We didn’t ride the wheel. We sat on the hood of my truck and watched it instead, slow lights turning above the field. She tucked into me, and I learned the exact shape of her head against my chest, the way she hooks her hand in my shirt when she’s happy without announcing it.

“Say it,” she murmured against me, teasing.

“What?”

“That you like this. The noise. The mess. Me inhaling three thousand calories of fried dough.”

“I like all of it,” I said before I could stop myself.

She pulled back enough to look at me. The green was back now, searching, assessing, and I realized I’d given away more than I meant to. So, I didn’t take it back.

I let it stand between us and watched her decide not to run.

The Perseids came mid-month. She texted me at 1:07 a.m.You awake?And I was before the phone buzzed. We drove out past the old quarry, climbed onto the tailgate with a blanket and thermos coffee that tasted like burnt hope, and watched the sky throw sparks over our heads.

“I used to make wishes on these,” she said.

“What do you wish for now?”

She was quiet long enough, I thought she might not answer. Then: “Not to have to wish for anything.”

“Ambitious.”

“Selfish.”

“Honest,” I said.

She turned her face toward me. The starlight found her cheek. Something in my chest did that painful expand-and-catch thing again.

I could’ve said it then. I could’ve folded her name around the word that had been pacing the back of my tongue for months. But I heard my own voice from July on the tailgate and obeyed it.

Let it grow on purpose.

So, I kissed the corner of her mouth. She chased me for the rest. The meteor shower didn’t notice and kept burning itself, hopeful overhead.
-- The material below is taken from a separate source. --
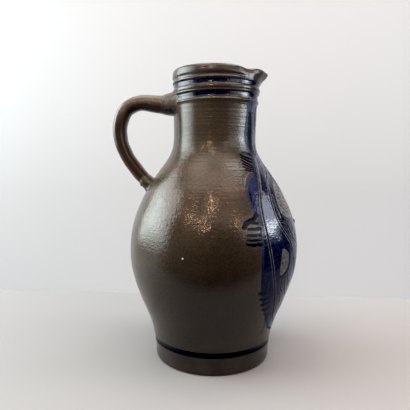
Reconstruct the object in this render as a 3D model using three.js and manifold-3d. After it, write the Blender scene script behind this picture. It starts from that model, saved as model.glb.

I paid attention that summer. To how her shoulders dropped half an inch the second she crossed my threshold. To how she hates air-conditioning set too low because it reminds her of hospital hallways. To how she likes peaches cold from the fridge and hates the sound of ice clinking in an empty glass. To how her eyes go almost sea-green when she’s bracing for bad news and slate-blue when she’s laughing so hard she snorts and then threatens violence if I bring it up later.

I learned her. Not to keep her. To meet her.

By the last week of August, when the sun started losing its nerve a little earlier and the cicadas gave ground to crickets, I knew two things with a clarity that didn’t scare me like it should have.

One: I loved her. Quietly. Completely. The kind that isn’t a firework but a pilot light that never goes out.

Two: I was going to wait until the words didn’t take anything from her to say them. Until they were a gift she could put in her pocket and not a weight around her neck.

So, I held them. I let the summer hold us. And when she fell asleep on my chest after a day that had taken too much from both of us, I pressed my mouth to her hair and told the ceiling fan the truth.

On purpose.

CHAPTER 25

HARLAN - DIFFERENT KINDS OF FIRE

The clinic smelled like cheap coffee and lavender disinfectant. A strange combination, but not unpleasant. Comforting, in a way I hadn’t expected. Summer’s cling had finally started to loosen. The air outside carried the faintest hint of coolness at night, and the pecan trees along Main Street had begun to give up the first copper-tipped leaves.

Remi was already at the front desk when I walked in, leaning over a printout, reading glasses sliding down her nose like she’d forgotten she needed them. She wore a gray sweater that swallowed her shoulders and leggings that had clearly survived more than a few twelve-hour shifts. Hair piled high, tendrils loose from humidity. And still, she looked steady. Composed. Like a force of nature disguised as a woman who colour-coded her binders and refused to say no to anyone who asked for help.